**Do this**
In full and without deviation, write out the entries that follow.

**Supplied information**
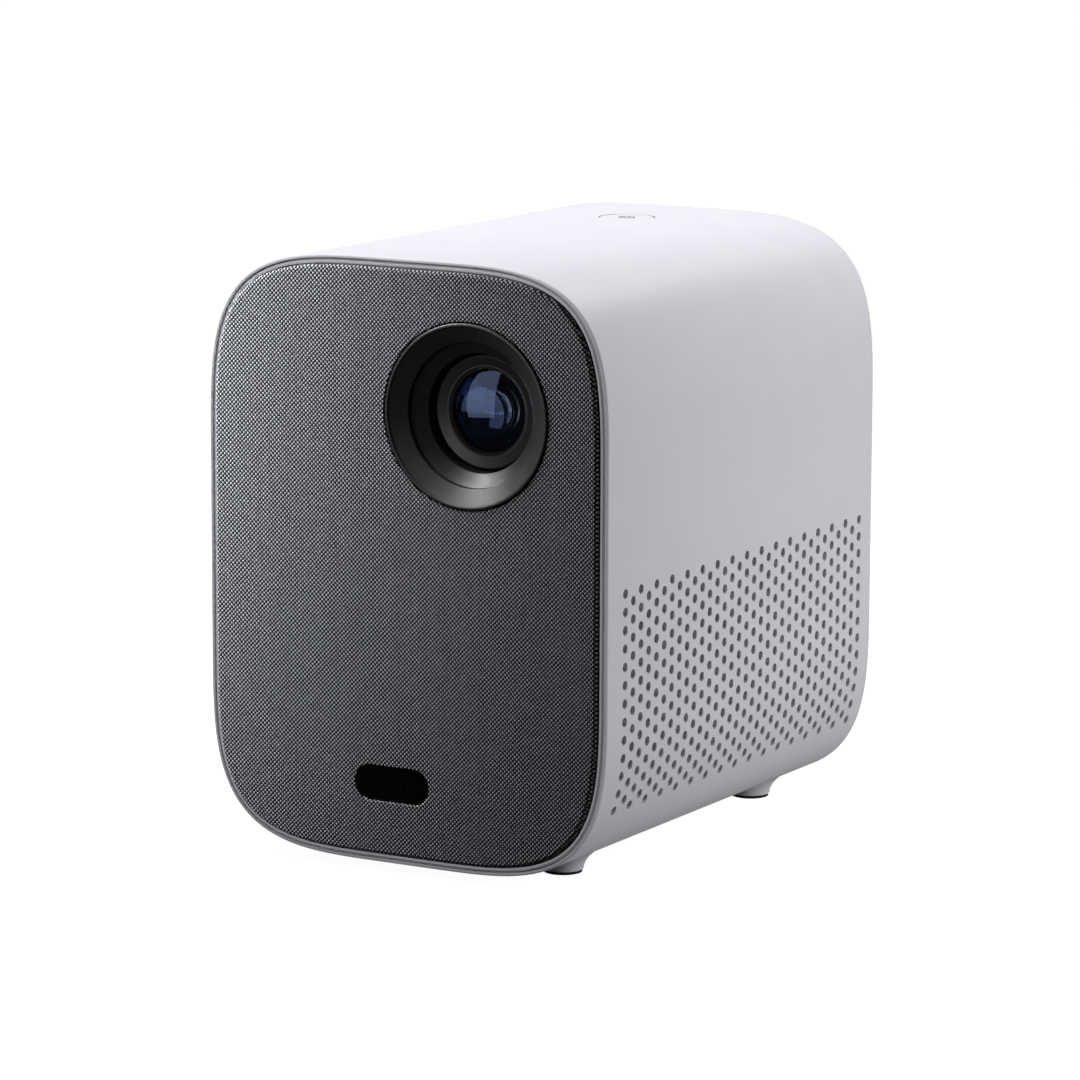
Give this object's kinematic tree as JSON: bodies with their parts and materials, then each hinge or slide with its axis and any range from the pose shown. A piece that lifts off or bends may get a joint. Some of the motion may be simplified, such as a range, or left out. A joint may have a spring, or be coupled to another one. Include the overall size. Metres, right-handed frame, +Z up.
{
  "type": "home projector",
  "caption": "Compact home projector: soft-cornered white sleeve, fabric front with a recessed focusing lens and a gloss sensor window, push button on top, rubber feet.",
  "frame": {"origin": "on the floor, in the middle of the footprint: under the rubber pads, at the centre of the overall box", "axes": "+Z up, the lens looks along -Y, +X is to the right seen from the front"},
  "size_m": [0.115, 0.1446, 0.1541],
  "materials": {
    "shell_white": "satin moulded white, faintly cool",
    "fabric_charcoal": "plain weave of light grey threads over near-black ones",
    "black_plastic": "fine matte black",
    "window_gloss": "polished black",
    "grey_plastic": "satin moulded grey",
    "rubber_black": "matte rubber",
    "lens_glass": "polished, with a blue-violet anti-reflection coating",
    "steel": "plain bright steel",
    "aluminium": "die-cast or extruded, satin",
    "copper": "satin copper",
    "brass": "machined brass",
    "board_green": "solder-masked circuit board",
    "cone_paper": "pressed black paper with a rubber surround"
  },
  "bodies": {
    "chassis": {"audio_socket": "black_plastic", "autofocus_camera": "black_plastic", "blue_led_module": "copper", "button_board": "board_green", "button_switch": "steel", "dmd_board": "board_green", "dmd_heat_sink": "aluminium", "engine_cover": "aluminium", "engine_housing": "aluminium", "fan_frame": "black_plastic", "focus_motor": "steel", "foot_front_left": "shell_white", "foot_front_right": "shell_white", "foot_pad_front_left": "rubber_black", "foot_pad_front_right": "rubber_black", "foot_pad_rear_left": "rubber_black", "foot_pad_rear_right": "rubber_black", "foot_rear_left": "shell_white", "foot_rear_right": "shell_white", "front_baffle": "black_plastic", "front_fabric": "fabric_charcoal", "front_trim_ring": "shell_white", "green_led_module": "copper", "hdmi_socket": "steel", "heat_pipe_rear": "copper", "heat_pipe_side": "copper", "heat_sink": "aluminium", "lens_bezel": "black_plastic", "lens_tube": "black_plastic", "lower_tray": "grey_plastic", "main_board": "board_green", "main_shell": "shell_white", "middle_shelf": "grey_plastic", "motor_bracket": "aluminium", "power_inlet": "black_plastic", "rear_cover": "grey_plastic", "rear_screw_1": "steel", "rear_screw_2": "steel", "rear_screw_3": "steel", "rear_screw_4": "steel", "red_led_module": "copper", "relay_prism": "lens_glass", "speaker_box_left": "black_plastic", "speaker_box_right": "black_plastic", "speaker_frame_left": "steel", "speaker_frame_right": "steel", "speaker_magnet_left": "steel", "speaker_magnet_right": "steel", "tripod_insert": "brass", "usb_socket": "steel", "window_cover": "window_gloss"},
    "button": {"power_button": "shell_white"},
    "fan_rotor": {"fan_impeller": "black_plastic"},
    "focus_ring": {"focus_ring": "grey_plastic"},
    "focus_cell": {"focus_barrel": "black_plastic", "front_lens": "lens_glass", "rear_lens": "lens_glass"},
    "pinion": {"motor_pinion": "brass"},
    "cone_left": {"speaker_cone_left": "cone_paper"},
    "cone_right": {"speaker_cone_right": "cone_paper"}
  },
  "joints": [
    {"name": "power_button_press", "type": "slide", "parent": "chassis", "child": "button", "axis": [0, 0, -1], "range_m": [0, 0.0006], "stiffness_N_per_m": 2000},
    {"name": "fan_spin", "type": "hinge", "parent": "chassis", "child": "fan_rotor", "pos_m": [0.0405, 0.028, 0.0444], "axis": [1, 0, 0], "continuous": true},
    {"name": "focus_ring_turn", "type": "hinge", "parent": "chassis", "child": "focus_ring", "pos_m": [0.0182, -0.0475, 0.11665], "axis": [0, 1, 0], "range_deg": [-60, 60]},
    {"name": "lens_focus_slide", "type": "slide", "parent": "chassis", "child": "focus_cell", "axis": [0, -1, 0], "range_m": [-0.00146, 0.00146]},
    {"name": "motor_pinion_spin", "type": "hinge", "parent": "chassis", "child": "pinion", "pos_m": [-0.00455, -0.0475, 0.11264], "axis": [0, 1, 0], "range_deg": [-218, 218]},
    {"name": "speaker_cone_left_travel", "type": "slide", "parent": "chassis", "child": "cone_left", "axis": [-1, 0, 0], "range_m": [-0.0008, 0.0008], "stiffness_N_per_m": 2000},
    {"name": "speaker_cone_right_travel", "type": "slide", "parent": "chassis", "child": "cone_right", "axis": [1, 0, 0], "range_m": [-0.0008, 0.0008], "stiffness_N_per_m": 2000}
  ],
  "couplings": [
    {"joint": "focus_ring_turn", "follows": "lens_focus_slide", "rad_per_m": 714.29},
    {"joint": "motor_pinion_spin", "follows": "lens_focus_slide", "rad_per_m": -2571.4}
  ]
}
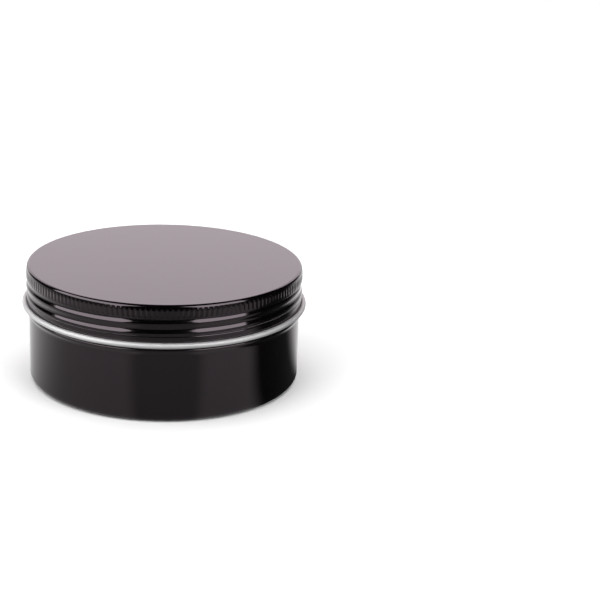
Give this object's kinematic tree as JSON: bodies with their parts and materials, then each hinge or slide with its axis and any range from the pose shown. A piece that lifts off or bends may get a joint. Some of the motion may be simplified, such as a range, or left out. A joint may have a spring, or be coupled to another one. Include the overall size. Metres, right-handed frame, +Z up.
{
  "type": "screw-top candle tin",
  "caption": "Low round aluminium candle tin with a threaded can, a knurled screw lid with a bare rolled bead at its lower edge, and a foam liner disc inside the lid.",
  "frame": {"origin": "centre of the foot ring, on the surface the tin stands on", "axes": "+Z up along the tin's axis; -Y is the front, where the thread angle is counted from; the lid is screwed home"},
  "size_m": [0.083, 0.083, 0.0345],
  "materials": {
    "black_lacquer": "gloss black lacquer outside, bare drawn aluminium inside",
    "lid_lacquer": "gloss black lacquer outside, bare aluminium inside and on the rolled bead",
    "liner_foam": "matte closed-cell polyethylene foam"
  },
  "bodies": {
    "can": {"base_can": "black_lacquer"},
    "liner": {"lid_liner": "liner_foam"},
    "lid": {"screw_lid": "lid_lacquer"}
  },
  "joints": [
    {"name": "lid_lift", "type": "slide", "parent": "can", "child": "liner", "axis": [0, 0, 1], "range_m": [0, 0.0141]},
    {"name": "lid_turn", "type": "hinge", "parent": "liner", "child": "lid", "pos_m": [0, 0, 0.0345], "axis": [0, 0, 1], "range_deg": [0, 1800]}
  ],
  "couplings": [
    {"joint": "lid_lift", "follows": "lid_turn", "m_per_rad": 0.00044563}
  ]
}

**Result below**
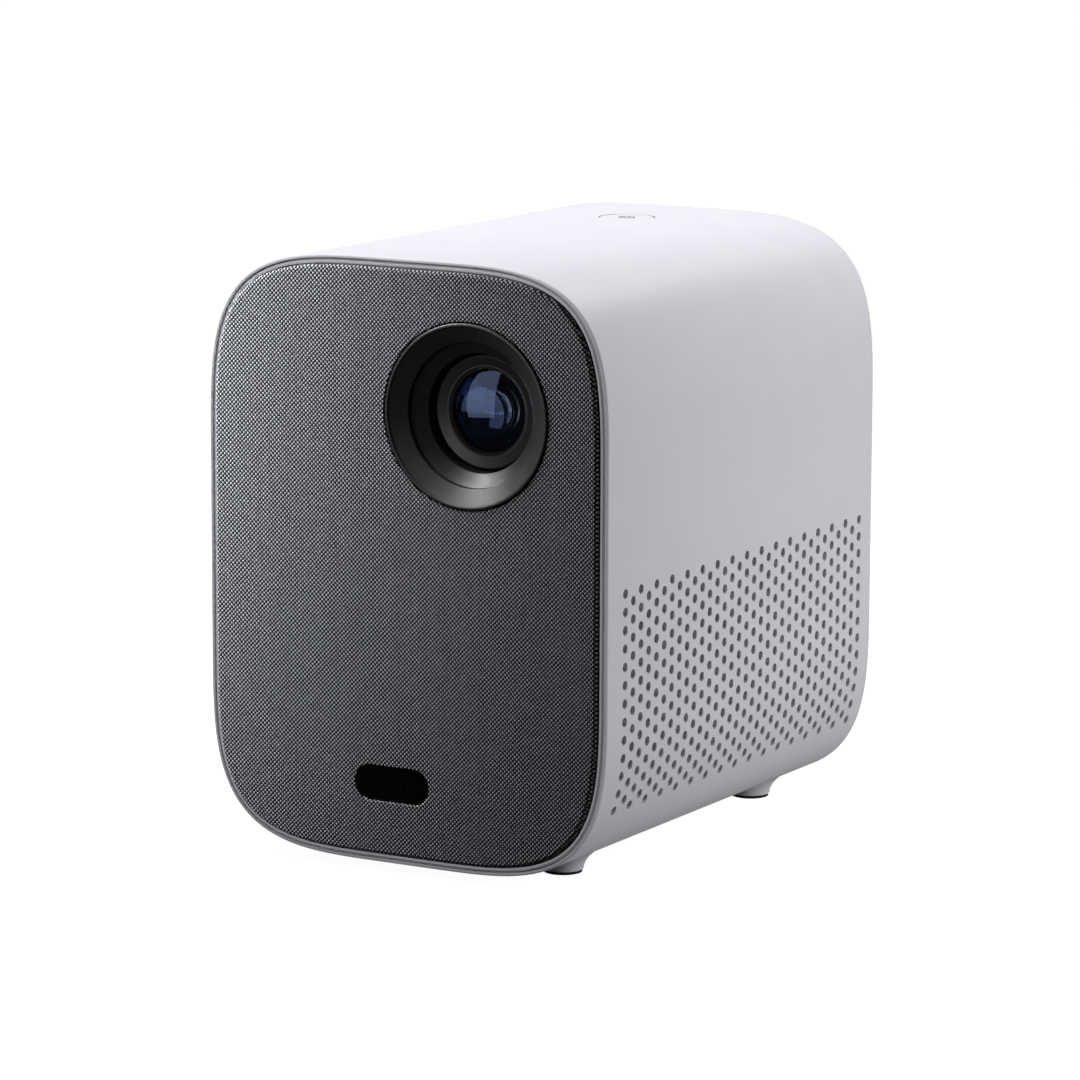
Give this object's kinematic tree as JSON: bodies with their parts and materials, then each hinge or slide with its axis and any range from the pose shown. A piece that lifts off or bends may get a joint. Some of the motion may be simplified, such as a range, or left out. A joint may have a spring, or be coupled to another one. Include the overall size. Metres, right-handed frame, +Z up.
{
  "type": "home projector",
  "caption": "Compact home projector: soft-cornered white sleeve, fabric front with a recessed focusing lens and a gloss sensor window, push button on top, rubber feet.",
  "frame": {"origin": "on the floor, in the middle of the footprint: under the rubber pads, at the centre of the overall box", "axes": "+Z up, the lens looks along -Y, +X is to the right seen from the front"},
  "size_m": [0.115, 0.1446, 0.1541],
  "materials": {
    "shell_white": "satin moulded white, faintly cool",
    "fabric_charcoal": "plain weave of light grey threads over near-black ones",
    "black_plastic": "fine matte black",
    "window_gloss": "polished black",
    "grey_plastic": "satin moulded grey",
    "rubber_black": "matte rubber",
    "lens_glass": "polished, with a blue-violet anti-reflection coating",
    "steel": "plain bright steel",
    "aluminium": "die-cast or extruded, satin",
    "copper": "satin copper",
    "brass": "machined brass",
    "board_green": "solder-masked circuit board",
    "cone_paper": "pressed black paper with a rubber surround"
  },
  "bodies": {
    "chassis": {"audio_socket": "black_plastic", "autofocus_camera": "black_plastic", "blue_led_module": "copper", "button_board": "board_green", "button_switch": "steel", "dmd_board": "board_green", "dmd_heat_sink": "aluminium", "engine_cover": "aluminium", "engine_housing": "aluminium", "fan_frame": "black_plastic", "focus_motor": "steel", "foot_front_left": "shell_white", "foot_front_right": "shell_white", "foot_pad_front_left": "rubber_black", "foot_pad_front_right": "rubber_black", "foot_pad_rear_left": "rubber_black", "foot_pad_rear_right": "rubber_black", "foot_rear_left": "shell_white", "foot_rear_right": "shell_white", "front_baffle": "black_plastic", "front_fabric": "fabric_charcoal", "front_trim_ring": "shell_white", "green_led_module": "copper", "hdmi_socket": "steel", "heat_pipe_rear": "copper", "heat_pipe_side": "copper", "heat_sink": "aluminium", "lens_bezel": "black_plastic", "lens_tube": "black_plastic", "lower_tray": "grey_plastic", "main_board": "board_green", "main_shell": "shell_white", "middle_shelf": "grey_plastic", "motor_bracket": "aluminium", "power_inlet": "black_plastic", "rear_cover": "grey_plastic", "rear_screw_1": "steel", "rear_screw_2": "steel", "rear_screw_3": "steel", "rear_screw_4": "steel", "red_led_module": "copper", "relay_prism": "lens_glass", "speaker_box_left": "black_plastic", "speaker_box_right": "black_plastic", "speaker_frame_left": "steel", "speaker_frame_right": "steel", "speaker_magnet_left": "steel", "speaker_magnet_right": "steel", "tripod_insert": "brass", "usb_socket": "steel", "window_cover": "window_gloss"},
    "button": {"power_button": "shell_white"},
    "fan_rotor": {"fan_impeller": "black_plastic"},
    "focus_ring": {"focus_ring": "grey_plastic"},
    "focus_cell": {"focus_barrel": "black_plastic", "front_lens": "lens_glass", "rear_lens": "lens_glass"},
    "pinion": {"motor_pinion": "brass"},
    "cone_left": {"speaker_cone_left": "cone_paper"},
    "cone_right": {"speaker_cone_right": "cone_paper"}
  },
  "joints": [
    {"name": "power_button_press", "type": "slide", "parent": "chassis", "child": "button", "axis": [0, 0, -1], "range_m": [0, 0.0006], "stiffness_N_per_m": 2000},
    {"name": "fan_spin", "type": "hinge", "parent": "chassis", "child": "fan_rotor", "pos_m": [0.0405, 0.028, 0.0444], "axis": [1, 0, 0], "continuous": true},
    {"name": "focus_ring_turn", "type": "hinge", "parent": "chassis", "child": "focus_ring", "pos_m": [0.0182, -0.0475, 0.11665], "axis": [0, 1, 0], "range_deg": [-60, 60]},
    {"name": "lens_focus_slide", "type": "slide", "parent": "chassis", "child": "focus_cell", "axis": [0, -1, 0], "range_m": [-0.00146, 0.00146]},
    {"name": "motor_pinion_spin", "type": "hinge", "parent": "chassis", "child": "pinion", "pos_m": [-0.00455, -0.0475, 0.11264], "axis": [0, 1, 0], "range_deg": [-218, 218]},
    {"name": "speaker_cone_left_travel", "type": "slide", "parent": "chassis", "child": "cone_left", "axis": [-1, 0, 0], "range_m": [-0.0008, 0.0008], "stiffness_N_per_m": 2000},
    {"name": "speaker_cone_right_travel", "type": "slide", "parent": "chassis", "child": "cone_right", "axis": [1, 0, 0], "range_m": [-0.0008, 0.0008], "stiffness_N_per_m": 2000}
  ],
  "couplings": [
    {"joint": "focus_ring_turn", "follows": "lens_focus_slide", "rad_per_m": 714.29},
    {"joint": "motor_pinion_spin", "follows": "lens_focus_slide", "rad_per_m": -2571.4}
  ]
}
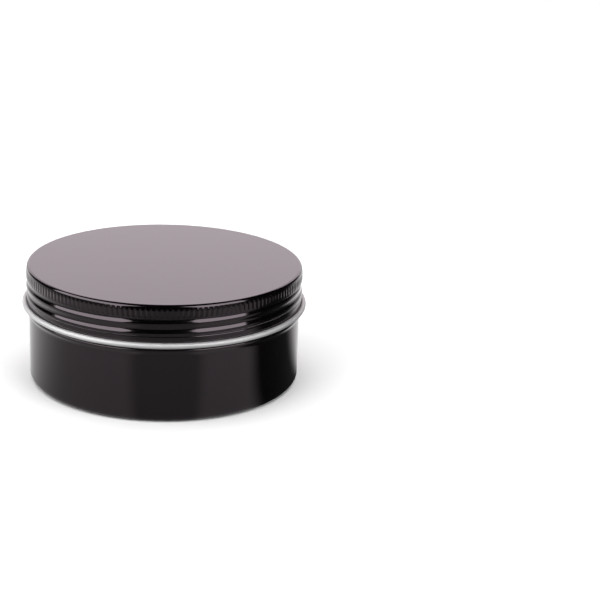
Give this object's kinematic tree as JSON: bodies with their parts and materials, then each hinge or slide with its axis and any range from the pose shown. A piece that lifts off or bends may get a joint. Some of the motion may be simplified, such as a range, or left out. A joint may have a spring, or be coupled to another one. Include the overall size. Metres, right-handed frame, +Z up.
{
  "type": "screw-top candle tin",
  "caption": "Low round aluminium candle tin with a threaded can, a knurled screw lid with a bare rolled bead at its lower edge, and a foam liner disc inside the lid.",
  "frame": {"origin": "centre of the foot ring, on the surface the tin stands on", "axes": "+Z up along the tin's axis; -Y is the front, where the thread angle is counted from; the lid is screwed home"},
  "size_m": [0.083, 0.083, 0.0345],
  "materials": {
    "black_lacquer": "gloss black lacquer outside, bare drawn aluminium inside",
    "lid_lacquer": "gloss black lacquer outside, bare aluminium inside and on the rolled bead",
    "liner_foam": "matte closed-cell polyethylene foam"
  },
  "bodies": {
    "can": {"base_can": "black_lacquer"},
    "liner": {"lid_liner": "liner_foam"},
    "lid": {"screw_lid": "lid_lacquer"}
  },
  "joints": [
    {"name": "lid_lift", "type": "slide", "parent": "can", "child": "liner", "axis": [0, 0, 1], "range_m": [0, 0.0141]},
    {"name": "lid_turn", "type": "hinge", "parent": "liner", "child": "lid", "pos_m": [0, 0, 0.0345], "axis": [0, 0, 1], "range_deg": [0, 1800]}
  ],
  "couplings": [
    {"joint": "lid_lift", "follows": "lid_turn", "m_per_rad": 0.00044563}
  ]
}